Fr Rudi, as generations of students at St Xavier’s College where he taught sociology, knows all this. But that doesn’t stop him from talking as we walk together and suddenly he stumbles. I steady him, his palm on mine, his elbow parallel to my elbow—Leela Naidu taught me this trick: “Give me your thumb and your elbow,” she would say imperiously as we walked down the corridor at Sargent House when I was working with her on her memoir.
He turns to look at the offending paver block, which is at an angle to the others. “That’s what I mean,” he says. “The old flagstones offered much more traction. I look at the floors of our railway stations and they’re all paved with smooth stone. That makes it easier to wash but when it’s wet, it’s a nightmare. And as for crossing the road, one can only wish one had been born on the other side of the road.”
I thought back to a moment I had witnessed. A young man racing down a street ran past an old lady. He did not collide with her, he did not even make contact but that moment was enough to make her gasp, stop and take a few deep breaths before continuing. And then there were clicks of the tongue and snorts as other Mumbai pedestrians hurried past. So the footpath isn’t a safe refuge either. Fr Rudi agrees. “The cyclists use it, the motorcyclists use it and then there are the heedless young, rushing somewhere; any of these could knock you down. That’s why I think highly of the book ‘Why Loiter’ by Shilpa Phadke, Sameera Khan and Shilpa Ranade. We need to reclaim these streets. Because a society will be judged by how it treats its weakest members. If we do not do that, we end up in a Darwinian struggle, a survival of the fittest and that is disastrous. Our species achieved some forms of dominance because of its ability to cooperate. If that breaks down, society breaks down.”
Indeed the anthropologist Margaret Mead was once asked what she thought was the first sign of civilisation. She said that to her it was a 15,000-year-old fractured femur found in an excavation. That meant the members of the tribe had looked after someone for the six weeks that it takes for a long bone in the leg to heal, fed the person and tended her.
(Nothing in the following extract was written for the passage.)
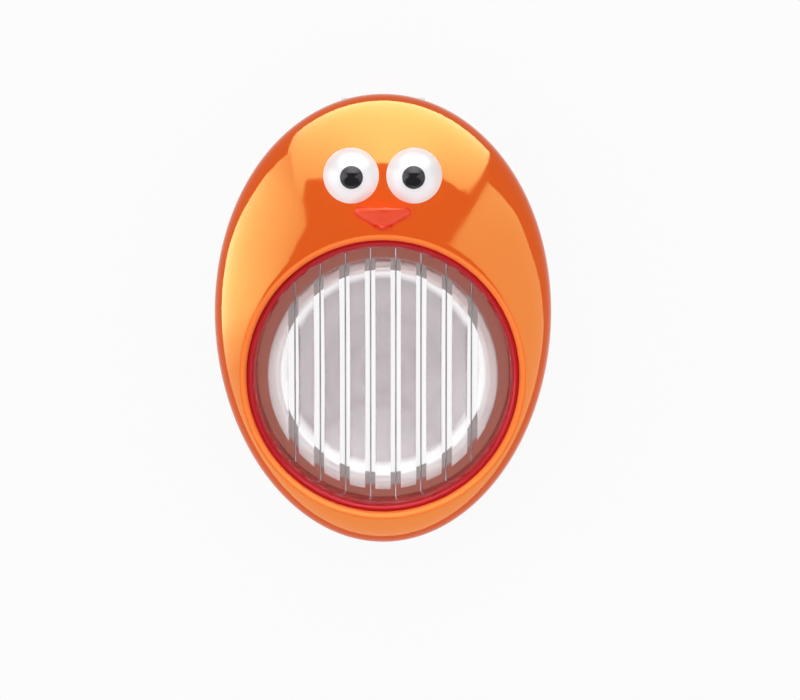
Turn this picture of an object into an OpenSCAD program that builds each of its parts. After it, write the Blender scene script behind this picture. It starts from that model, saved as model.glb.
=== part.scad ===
// Egg slicer: an egg-shaped hinged lid carries a ring of cutting wires that swings
// down through the slots of a dished cradle standing in a clear base.
// Millimetres, +Z up, +Y towards the hinge. The origin is on the table, under the middle.

/* [Outline] */
// Length of the lid, hinge end to front
lid_len = 132; // [128:1:150]
// Width of the lid at its widest
lid_wid = 99; // [98:1:115]
// How much fuller the hinge end is than the front end
egg_taper = 0.03; // [0:0.01:0.06]
// Wall thickness of the lid shell
lid_t = 2.2; // [1.6:0.1:2.4]
// Height of the straight side wall of the lid
lid_skirt = 4.2; // [3:0.1:8]
// Rise of the domed top above the side wall
crown_h = 14; // [12:0.5:20]

/* [Mouth] */
// Distance of the mouth's centre from the front end of the lid
mouth_front = 49.7; // [48:0.1:52]
// Width of the lid beside the mouth, where it is narrowest
rim_w = 5.4; // [5.2:0.1:8]
// Radius of the rolled edge of the mouth
edge_r = 1.5; // [0.8:0.1:2]
// Thickness of the lip that hangs inside the mouth
lip_t = 1.4; // [1:0.1:1.6]
// Depth of the lip below the rolled edge
lip_h = 2.6; // [1.5:0.1:3.2]

/* [Wire ring] */
// Wall of the wire ring where the wires pass through it
ring_t = 2.3; // [1.8:0.1:2.6]
// How far the ring's rolled upper edge reaches back from its inner face
ring_roll = 1.8; // [1:0.1:2]
// Height of that rolled edge
ring_roll_h = 3.6; // [2:0.1:6]
// Height of the wires above the ring's lower edge
wire_up = 1; // [0.8:0.1:1.4]
// Radius of the ring's rounded lower edge
ring_round = 0.3; // [0.1:0.05:0.4]
// Height of the ring that covers the wire ends
cover_h = 4.6; // [3.6:0.1:6]
// Thickness of the cover ring outside the wire ends
cover_skin = 0.5; // [0.4:0.1:0.7]

/* [Wires] */
// Number of cutting wires
wire_n = 8; // [4:1:8]
// Spacing of the wires, which is the thickness of a slice
wire_pitch = 7.5; // [6:0.1:8]
// Diameter of a wire
wire_d = 0.45; // [0.3:0.05:0.6]
// Diameter of the bead crimped on each wire end
crimp_d = 1.4; // [1.2:0.1:1.6]
// Length of the bead
crimp_len = 1.5; // [1.2:0.1:1.7]

/* [Cradle] */
// Height of the cradle from the underside of its flange
cradle_h = 17; // [15:0.5:19]
// Thickness of the cradle's bars and wall
cradle_t = 2.4; // [2:0.1:3]
// Radius of the rounded crest of the cradle
crest_r = 3.8; // [3.4:0.1:5.5]
// Radius of the hollow that holds the egg
dish_r = 48; // [44:1:70]
// Width of the slots that the wires drop into
slot_w = 3; // [2:0.1:3.4]
// Thickness of the flange that joins the bars below the slots
flange_t = 2.2; // [1.6:0.1:2.6]
// Width of the flange inside the cradle's outer face
flange_in = 3.5; // [3:0.1:6]

/* [Base] */
// Height of the base
base_h = 15; // [14:0.5:20]
// Wall thickness of the base
base_t = 2; // [1.6:0.1:2.4]
// Height of the band round the top of the base
band_h = 2.8; // [2:0.1:3.6]
// Depth of the step under that band
band_step = 0.6; // [0.3:0.1:1]
// How far the base draws in at the foot
foot_draw = 2.2; // [1.2:0.1:3]
// Depth of the cradle's seat below the top of the base
seat_depth = 6.2; // [5.8:0.1:7]
// Width of the ledge that the cradle sits on
ledge_w = 2; // [1.4:0.1:3]
// Thickness of that ledge
ledge_t = 1.8; // [1.4:0.1:2.4]
// Thickness of the wall round the seat and round the hinge notch
seat_wall_t = 1.6; // [1.2:0.1:2]
// Bevel round the foot
foot_bevel = 0.6; // [0.3:0.1:1]
// Bevel along the top edge
top_bevel = 0.3; // [0.1:0.1:0.6]

/* [Hinge] */
// Diameter of the hinge pin
pin_d = 2.5; // [2:0.1:3]
// Outer diameter of the knuckles
knuckle_d = 6.4; // [5.6:0.1:6.6]
// Width of the lid's middle knuckle
knuckle_w = 14; // [10:0.5:16]
// Width of each knuckle of the base
ear_w = 5; // [4:0.5:6]
// Distance of the hinge axis in from the end of the lid
hinge_in = 4.2; // [4:0.1:4.6]
// Depth of the hinge axis below the lid's lower edge
hinge_drop = 4; // [3.8:0.1:4.4]
// Thickness of the arm that joins the lid's knuckle to the lid
arm_t = 2.3; // [1.8:0.1:3]
// Height of that arm inside the lid
arm_h = 3.7; // [3:0.1:4]
// Room in front of the knuckles
notch_front = 0.8; // [0.6:0.1:1.2]
// Room beside the knuckles, where the pin goes in
notch_side = 2.7; // [2:0.1:4]
// Room under the knuckles, which the lid's edge swings through
notch_under = 3.1; // [2.9:0.1:3.6]

/* [Face] */
// Diameter of an eye where it meets the lid
eye_d = 16; // [12:0.2:16.4]
// Spacing of the eyes
eye_pitch = 17.8; // [17:0.2:20]
// Distance of the eyes from the beak's root, towards the hinge
eye_up = 8.6; // [8:0.2:10]
// How far an eye bulges out of the lid
eye_bulge = 4.6; // [3.5:0.1:6]
// Diameter of a pupil
pupil_d = 6.6; // [4:0.2:8]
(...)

Through this time, the injured person had not been able to contribute to hunting or gathering.
“Helping someone else through difficulty is where civilization starts,” Margaret Mead said. The site I looked up added these lines too, lines that still ring in my head, lines that console me in dark times: “Never doubt that a small group of thoughtful, committed citizens can change the world; for, indeed, that’s all who ever have.”